Saved data entries:
════
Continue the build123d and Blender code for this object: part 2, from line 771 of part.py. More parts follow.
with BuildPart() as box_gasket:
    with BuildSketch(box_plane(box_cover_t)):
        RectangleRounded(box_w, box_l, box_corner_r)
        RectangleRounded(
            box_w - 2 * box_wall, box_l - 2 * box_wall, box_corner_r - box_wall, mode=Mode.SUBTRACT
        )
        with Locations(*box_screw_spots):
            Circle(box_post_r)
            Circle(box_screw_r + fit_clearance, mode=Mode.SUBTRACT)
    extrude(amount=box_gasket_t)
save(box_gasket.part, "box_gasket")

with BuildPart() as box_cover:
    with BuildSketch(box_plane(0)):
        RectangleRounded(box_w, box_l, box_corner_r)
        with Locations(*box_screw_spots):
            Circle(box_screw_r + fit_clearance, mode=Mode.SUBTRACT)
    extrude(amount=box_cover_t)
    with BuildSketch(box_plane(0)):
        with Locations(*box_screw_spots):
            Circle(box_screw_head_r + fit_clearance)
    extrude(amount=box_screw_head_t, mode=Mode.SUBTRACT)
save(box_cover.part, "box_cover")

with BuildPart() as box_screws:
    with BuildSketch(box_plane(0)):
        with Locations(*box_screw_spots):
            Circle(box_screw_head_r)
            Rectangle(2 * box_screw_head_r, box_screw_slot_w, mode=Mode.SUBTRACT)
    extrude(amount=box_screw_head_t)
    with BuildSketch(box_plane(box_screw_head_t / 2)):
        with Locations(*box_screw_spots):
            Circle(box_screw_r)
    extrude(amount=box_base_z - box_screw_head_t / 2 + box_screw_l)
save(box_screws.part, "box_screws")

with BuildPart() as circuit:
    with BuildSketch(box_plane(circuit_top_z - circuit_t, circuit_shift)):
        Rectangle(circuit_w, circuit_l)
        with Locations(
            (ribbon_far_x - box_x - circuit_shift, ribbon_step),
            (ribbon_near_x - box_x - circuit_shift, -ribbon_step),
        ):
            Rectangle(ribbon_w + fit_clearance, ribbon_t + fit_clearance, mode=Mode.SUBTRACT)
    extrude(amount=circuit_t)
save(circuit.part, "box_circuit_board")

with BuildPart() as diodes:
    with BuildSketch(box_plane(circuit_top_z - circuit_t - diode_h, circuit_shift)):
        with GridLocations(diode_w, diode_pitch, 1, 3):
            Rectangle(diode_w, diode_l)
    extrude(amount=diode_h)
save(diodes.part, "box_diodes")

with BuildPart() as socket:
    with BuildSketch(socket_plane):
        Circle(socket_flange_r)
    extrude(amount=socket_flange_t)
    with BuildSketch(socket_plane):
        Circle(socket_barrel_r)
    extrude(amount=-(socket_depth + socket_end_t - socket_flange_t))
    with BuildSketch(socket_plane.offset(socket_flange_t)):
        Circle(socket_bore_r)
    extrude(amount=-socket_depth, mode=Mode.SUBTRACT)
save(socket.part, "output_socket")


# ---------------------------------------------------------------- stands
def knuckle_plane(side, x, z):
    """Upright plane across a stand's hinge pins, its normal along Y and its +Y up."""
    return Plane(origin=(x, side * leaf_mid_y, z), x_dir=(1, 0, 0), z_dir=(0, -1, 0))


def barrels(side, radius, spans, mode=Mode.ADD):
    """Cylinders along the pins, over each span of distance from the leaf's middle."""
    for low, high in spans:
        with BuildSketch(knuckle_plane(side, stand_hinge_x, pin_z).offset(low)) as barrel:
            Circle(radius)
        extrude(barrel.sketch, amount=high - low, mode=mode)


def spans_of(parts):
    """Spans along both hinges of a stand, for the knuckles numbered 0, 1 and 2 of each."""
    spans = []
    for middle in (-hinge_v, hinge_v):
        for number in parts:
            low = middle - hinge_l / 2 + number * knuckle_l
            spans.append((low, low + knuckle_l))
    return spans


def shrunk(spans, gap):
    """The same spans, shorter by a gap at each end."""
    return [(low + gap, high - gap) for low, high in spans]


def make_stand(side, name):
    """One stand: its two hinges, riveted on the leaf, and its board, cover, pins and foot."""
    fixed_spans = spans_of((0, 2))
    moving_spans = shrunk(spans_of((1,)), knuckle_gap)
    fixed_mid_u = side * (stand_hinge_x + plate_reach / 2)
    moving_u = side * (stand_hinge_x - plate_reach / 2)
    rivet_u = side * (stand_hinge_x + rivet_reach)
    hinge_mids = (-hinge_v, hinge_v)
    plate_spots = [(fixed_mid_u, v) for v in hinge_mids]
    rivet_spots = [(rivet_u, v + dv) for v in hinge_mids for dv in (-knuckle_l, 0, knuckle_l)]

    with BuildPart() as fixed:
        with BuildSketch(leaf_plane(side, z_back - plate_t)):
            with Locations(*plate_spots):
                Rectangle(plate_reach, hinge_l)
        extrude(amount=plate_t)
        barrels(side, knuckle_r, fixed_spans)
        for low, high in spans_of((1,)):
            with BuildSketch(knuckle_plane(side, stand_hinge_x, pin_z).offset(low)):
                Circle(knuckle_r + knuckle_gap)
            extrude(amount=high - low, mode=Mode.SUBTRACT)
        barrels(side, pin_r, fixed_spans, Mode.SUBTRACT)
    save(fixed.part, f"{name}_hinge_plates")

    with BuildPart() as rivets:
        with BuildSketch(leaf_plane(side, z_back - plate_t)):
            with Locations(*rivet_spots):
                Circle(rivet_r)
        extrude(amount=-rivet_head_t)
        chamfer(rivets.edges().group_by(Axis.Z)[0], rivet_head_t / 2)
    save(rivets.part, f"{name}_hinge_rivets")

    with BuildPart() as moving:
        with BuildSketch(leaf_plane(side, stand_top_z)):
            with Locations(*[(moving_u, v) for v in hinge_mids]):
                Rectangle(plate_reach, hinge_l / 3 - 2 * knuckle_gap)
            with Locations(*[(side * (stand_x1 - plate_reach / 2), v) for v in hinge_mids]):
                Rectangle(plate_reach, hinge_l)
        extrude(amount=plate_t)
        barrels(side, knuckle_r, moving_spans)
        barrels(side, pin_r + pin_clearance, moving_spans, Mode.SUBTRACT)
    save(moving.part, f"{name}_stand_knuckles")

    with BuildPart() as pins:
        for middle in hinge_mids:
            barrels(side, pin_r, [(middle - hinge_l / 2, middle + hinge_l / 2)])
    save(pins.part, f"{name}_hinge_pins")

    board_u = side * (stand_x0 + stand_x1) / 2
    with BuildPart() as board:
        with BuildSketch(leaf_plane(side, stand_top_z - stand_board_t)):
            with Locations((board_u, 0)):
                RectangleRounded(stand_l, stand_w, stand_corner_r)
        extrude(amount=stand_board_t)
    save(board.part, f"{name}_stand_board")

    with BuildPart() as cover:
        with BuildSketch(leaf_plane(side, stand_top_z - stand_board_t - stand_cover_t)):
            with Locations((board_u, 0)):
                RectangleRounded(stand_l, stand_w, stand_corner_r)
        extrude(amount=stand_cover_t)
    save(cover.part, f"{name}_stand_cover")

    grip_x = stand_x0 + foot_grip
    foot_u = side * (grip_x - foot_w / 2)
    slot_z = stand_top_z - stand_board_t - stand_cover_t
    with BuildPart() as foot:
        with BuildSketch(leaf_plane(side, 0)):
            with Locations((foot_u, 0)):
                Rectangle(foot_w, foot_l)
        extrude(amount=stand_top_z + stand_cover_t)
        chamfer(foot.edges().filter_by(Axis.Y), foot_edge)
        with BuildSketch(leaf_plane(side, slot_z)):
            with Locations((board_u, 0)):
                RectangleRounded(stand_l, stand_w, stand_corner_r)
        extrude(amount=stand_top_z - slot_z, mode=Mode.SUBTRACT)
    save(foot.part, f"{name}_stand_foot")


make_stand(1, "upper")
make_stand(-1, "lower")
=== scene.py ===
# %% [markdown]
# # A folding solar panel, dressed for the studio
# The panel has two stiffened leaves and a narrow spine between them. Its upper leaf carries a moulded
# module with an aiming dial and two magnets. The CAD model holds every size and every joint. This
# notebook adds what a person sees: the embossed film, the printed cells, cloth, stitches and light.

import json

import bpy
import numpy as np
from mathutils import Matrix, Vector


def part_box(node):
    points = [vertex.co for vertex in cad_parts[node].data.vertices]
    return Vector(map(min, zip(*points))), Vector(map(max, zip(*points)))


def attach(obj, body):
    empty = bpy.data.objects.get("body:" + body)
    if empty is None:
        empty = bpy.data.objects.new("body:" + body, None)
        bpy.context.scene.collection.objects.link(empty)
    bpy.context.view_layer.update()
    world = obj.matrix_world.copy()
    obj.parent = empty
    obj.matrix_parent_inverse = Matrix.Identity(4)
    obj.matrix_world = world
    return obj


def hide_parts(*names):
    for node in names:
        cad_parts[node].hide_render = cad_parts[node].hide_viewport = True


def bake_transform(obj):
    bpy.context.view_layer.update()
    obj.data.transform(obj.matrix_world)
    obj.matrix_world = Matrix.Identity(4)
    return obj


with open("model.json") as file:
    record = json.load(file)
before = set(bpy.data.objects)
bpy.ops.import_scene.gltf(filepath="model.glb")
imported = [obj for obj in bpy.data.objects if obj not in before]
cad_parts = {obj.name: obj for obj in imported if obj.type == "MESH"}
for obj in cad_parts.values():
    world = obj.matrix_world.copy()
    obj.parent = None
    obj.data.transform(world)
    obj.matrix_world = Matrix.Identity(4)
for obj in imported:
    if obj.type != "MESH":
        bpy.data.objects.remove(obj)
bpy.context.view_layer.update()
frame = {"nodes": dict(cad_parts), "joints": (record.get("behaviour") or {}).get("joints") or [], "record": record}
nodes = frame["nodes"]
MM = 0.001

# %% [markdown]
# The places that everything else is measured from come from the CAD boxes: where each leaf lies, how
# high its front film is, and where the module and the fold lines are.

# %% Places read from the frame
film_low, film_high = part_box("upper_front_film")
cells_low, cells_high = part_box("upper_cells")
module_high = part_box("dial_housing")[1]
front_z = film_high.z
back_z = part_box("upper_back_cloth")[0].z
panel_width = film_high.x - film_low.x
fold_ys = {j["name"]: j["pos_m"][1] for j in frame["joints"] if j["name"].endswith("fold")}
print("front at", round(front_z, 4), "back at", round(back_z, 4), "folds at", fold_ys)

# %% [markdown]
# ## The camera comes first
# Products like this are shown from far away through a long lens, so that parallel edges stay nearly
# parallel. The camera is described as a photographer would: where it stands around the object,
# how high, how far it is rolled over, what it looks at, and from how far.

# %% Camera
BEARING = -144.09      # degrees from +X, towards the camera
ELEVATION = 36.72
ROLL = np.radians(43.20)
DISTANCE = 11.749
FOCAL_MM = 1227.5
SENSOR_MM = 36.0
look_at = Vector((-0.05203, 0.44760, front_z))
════
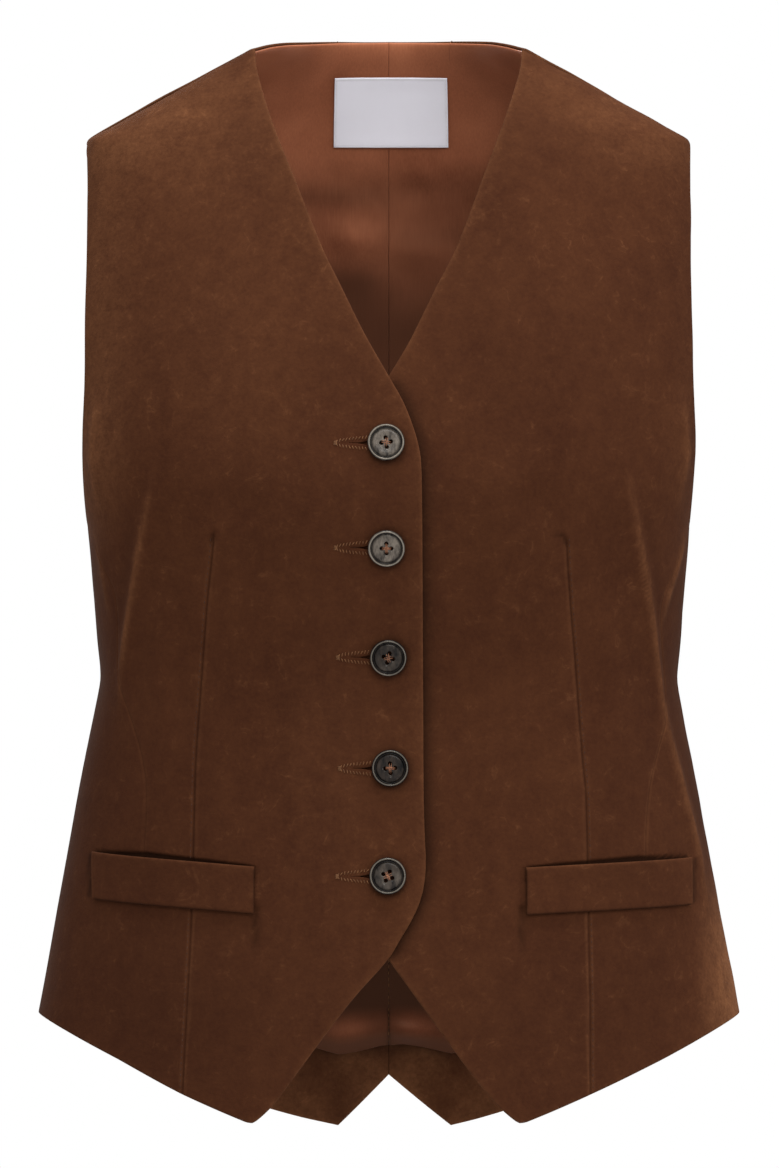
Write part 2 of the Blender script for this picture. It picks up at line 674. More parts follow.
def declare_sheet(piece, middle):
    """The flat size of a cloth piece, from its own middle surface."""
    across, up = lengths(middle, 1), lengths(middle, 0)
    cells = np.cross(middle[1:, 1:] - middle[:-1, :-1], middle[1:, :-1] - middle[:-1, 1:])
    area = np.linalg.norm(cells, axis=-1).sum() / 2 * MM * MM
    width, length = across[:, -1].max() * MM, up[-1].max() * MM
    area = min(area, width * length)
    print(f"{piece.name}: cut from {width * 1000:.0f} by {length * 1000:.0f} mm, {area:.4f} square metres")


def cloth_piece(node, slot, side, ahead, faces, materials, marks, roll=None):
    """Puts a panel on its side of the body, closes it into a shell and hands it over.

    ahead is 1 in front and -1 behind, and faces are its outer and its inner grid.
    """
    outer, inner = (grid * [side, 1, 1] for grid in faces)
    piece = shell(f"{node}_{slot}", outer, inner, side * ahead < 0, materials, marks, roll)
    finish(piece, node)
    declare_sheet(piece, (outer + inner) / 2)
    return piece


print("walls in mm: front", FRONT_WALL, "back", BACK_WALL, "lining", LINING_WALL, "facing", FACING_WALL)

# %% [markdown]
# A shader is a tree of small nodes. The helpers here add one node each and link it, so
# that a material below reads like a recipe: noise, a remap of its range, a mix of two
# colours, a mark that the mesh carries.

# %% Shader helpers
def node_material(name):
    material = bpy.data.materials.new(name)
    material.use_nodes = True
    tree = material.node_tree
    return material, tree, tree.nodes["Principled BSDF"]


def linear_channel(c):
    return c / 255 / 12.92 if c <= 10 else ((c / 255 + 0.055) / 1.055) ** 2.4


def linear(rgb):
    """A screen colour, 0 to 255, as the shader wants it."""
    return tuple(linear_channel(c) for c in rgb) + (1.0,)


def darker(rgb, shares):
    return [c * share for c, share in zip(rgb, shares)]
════
What to work on
Which lines in the data above contain "Vector"? Show each one.

Task solution
from mathutils import Matrix, Vector
    return Vector(map(min, zip(*points))), Vector(map(max, zip(*points)))
look_at = Vector((-0.05203, 0.44760, front_z))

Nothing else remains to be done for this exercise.